## Available data
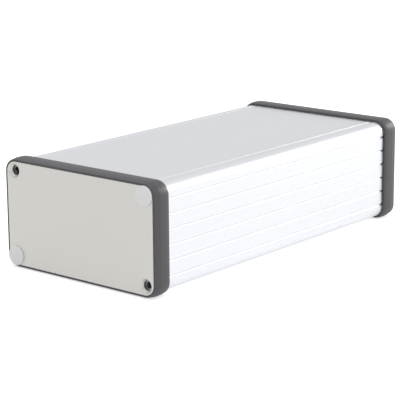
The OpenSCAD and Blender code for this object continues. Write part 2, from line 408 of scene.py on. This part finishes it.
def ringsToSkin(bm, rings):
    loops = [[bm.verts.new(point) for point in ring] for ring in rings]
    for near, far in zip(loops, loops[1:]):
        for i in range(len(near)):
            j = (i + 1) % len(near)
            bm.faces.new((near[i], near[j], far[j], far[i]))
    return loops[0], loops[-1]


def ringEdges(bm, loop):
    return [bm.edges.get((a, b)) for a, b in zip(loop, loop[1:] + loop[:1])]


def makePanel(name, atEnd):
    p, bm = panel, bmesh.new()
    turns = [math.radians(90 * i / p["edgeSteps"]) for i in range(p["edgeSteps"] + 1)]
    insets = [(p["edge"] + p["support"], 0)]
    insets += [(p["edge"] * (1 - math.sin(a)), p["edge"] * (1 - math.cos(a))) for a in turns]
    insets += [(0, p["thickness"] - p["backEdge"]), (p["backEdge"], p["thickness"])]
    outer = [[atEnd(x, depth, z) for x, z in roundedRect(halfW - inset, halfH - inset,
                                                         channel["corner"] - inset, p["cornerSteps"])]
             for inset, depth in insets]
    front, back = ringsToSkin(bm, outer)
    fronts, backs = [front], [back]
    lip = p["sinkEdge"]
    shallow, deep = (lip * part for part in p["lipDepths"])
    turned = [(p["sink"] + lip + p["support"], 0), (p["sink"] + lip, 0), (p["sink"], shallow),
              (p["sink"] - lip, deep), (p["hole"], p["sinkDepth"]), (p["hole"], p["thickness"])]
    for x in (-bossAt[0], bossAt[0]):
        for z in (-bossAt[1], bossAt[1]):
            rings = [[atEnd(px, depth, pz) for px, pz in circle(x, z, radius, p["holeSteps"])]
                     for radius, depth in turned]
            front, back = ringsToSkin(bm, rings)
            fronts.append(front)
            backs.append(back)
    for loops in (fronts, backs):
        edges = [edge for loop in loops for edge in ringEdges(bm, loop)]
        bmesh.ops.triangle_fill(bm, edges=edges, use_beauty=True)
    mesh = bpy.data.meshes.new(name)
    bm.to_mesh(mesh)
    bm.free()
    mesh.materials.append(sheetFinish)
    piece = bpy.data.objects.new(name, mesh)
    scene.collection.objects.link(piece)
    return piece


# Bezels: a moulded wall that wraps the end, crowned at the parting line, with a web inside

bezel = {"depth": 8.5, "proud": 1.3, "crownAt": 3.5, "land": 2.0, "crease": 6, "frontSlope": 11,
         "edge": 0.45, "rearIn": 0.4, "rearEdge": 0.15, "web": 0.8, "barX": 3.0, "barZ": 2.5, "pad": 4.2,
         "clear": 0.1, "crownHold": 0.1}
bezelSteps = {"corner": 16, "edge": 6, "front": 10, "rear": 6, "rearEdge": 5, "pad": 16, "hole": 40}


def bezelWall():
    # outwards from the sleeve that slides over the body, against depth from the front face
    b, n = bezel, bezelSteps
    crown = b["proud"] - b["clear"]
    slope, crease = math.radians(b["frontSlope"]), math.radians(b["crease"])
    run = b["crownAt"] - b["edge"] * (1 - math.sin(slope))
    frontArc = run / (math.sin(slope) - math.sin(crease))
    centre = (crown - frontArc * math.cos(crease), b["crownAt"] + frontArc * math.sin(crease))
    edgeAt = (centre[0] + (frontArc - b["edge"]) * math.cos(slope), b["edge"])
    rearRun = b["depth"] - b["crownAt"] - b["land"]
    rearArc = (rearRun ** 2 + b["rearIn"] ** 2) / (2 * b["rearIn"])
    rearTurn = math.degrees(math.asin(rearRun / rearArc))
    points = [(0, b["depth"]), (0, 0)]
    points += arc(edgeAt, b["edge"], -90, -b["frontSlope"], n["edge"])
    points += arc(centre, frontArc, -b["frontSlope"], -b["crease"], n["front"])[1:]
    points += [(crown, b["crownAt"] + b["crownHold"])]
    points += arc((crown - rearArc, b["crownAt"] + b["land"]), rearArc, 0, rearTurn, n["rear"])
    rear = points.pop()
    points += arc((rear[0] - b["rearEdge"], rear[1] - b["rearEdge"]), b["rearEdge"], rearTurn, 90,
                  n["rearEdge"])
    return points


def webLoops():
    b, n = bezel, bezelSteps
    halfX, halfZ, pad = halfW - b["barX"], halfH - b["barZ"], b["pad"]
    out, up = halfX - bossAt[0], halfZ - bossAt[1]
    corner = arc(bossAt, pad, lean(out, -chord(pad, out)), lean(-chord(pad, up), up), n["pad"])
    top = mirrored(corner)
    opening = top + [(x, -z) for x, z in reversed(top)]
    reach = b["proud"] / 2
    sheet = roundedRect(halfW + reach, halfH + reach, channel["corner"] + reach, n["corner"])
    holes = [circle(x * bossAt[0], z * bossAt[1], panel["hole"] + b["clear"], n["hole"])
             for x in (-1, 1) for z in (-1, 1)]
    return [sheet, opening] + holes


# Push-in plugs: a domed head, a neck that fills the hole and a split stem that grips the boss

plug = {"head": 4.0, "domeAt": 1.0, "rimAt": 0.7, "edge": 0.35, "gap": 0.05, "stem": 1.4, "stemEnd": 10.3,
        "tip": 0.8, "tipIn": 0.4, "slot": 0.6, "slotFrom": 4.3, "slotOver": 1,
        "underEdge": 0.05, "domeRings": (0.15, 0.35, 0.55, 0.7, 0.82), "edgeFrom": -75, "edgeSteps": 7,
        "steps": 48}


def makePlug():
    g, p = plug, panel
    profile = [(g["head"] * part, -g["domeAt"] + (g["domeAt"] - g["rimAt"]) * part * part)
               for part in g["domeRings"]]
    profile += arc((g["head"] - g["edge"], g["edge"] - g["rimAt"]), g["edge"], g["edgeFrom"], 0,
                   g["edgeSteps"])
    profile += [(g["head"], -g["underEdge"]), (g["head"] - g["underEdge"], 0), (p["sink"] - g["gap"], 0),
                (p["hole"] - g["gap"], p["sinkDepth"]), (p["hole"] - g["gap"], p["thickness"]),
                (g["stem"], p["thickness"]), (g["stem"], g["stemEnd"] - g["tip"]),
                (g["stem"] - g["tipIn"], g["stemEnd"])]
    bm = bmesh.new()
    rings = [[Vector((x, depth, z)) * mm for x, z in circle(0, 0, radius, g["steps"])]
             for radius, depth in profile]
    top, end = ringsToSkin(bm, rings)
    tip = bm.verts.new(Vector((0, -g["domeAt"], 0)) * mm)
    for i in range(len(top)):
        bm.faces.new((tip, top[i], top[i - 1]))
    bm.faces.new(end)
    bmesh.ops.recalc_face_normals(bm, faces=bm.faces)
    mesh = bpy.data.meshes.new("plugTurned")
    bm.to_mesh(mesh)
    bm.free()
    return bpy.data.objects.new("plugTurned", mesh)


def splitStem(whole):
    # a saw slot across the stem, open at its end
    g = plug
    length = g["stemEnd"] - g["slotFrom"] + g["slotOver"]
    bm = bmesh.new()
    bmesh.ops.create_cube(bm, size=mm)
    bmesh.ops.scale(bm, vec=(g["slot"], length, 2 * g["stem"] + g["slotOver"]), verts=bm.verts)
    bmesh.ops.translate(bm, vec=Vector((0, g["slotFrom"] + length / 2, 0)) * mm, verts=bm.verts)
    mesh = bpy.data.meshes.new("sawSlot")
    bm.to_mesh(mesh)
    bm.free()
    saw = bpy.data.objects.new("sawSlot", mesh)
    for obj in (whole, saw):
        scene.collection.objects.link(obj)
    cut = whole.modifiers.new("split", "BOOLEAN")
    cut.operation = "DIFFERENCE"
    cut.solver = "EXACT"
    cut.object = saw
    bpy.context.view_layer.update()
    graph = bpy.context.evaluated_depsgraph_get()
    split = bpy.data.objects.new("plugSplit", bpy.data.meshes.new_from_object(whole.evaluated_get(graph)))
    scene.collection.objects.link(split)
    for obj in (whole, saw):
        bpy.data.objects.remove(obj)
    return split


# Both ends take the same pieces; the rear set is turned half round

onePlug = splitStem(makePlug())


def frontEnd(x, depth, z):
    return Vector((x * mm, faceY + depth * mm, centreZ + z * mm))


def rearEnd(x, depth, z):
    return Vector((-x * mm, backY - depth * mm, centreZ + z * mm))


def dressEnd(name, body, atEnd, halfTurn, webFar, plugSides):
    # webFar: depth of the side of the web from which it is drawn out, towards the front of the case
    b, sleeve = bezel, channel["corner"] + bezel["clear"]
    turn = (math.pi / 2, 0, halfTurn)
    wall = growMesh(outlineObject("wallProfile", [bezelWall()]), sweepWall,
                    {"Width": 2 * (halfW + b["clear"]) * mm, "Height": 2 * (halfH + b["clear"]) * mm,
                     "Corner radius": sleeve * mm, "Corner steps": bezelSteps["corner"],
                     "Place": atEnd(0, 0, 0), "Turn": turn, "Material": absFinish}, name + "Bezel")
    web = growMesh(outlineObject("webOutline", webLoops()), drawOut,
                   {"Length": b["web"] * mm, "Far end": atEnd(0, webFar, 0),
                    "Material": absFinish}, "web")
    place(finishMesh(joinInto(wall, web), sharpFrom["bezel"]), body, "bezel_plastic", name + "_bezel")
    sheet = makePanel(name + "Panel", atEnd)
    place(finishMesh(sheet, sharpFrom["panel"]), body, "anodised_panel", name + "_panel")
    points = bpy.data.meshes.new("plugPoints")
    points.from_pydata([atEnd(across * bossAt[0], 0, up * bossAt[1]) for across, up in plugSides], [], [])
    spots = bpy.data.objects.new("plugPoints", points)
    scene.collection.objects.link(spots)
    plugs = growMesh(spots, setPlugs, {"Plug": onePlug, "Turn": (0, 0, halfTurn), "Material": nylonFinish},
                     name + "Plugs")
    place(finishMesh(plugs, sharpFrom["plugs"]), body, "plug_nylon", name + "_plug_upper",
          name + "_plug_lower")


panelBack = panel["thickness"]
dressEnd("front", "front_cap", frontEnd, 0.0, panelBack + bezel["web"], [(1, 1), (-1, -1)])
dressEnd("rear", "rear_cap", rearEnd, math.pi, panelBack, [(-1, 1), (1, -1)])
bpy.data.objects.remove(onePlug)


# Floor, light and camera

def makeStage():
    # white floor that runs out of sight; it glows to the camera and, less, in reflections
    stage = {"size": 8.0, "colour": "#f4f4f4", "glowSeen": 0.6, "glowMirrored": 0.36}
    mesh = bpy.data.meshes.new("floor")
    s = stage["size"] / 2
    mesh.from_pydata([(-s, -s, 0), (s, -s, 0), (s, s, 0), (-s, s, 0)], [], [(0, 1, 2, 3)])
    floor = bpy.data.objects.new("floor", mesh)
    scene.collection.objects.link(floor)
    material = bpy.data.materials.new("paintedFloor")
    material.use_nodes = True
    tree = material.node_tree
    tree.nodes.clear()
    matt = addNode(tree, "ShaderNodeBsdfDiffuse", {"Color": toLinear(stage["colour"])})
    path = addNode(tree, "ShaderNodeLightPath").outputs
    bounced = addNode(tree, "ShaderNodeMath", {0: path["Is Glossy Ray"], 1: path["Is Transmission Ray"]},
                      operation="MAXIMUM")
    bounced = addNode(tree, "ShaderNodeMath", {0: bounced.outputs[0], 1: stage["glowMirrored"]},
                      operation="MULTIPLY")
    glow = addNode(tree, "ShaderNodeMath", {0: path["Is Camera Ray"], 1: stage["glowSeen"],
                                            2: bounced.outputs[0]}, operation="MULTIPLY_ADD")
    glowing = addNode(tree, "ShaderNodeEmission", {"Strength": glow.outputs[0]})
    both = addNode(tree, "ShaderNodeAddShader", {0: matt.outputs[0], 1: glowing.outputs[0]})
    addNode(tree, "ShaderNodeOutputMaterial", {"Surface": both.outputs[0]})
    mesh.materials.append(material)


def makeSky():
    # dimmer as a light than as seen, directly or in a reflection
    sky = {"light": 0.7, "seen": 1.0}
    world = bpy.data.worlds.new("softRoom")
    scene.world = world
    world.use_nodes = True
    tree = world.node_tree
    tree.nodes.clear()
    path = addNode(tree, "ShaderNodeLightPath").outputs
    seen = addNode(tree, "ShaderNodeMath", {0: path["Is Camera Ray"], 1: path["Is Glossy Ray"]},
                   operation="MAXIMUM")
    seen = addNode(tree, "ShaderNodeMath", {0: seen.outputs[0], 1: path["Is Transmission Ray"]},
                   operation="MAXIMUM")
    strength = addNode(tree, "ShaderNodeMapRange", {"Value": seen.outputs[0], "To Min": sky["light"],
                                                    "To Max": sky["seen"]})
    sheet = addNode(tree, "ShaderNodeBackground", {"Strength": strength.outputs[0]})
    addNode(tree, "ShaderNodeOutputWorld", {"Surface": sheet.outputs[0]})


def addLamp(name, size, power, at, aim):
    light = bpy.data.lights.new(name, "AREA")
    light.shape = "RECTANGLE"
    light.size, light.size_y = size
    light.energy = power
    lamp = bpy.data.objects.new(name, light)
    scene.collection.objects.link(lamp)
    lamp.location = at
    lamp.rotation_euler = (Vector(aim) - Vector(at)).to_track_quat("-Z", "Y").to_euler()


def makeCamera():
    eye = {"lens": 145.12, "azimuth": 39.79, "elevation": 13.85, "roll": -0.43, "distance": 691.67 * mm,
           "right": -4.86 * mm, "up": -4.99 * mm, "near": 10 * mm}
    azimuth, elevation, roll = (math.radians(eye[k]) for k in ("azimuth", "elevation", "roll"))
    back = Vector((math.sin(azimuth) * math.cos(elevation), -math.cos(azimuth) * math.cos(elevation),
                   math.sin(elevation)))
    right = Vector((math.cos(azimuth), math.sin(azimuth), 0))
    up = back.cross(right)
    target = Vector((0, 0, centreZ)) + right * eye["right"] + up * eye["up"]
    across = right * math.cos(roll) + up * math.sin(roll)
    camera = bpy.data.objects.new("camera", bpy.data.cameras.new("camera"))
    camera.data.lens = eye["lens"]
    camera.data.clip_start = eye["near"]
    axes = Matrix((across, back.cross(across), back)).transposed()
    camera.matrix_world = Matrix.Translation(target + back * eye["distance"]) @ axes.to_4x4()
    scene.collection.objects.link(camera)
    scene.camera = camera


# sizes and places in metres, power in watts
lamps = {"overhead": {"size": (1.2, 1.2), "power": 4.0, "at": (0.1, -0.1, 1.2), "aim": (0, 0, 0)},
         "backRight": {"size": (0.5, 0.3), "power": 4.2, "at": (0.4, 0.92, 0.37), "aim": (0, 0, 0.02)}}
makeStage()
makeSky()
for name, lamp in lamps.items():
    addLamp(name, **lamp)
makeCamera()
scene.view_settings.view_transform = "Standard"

## Directions for this task
The required output is the exact run of lines from the beginning of the listing above to the line that contains "return loops[0], loops[-1]", inclusive of both.

## Exercise output
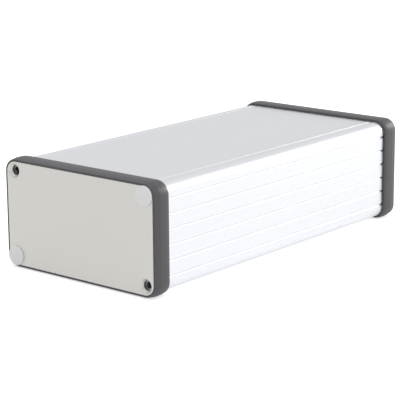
The OpenSCAD and Blender code for this object continues. Write part 2, from line 408 of scene.py on. This part finishes it.
def ringsToSkin(bm, rings):
    loops = [[bm.verts.new(point) for point in ring] for ring in rings]
    for near, far in zip(loops, loops[1:]):
        for i in range(len(near)):
            j = (i + 1) % len(near)
            bm.faces.new((near[i], near[j], far[j], far[i]))
    return loops[0], loops[-1]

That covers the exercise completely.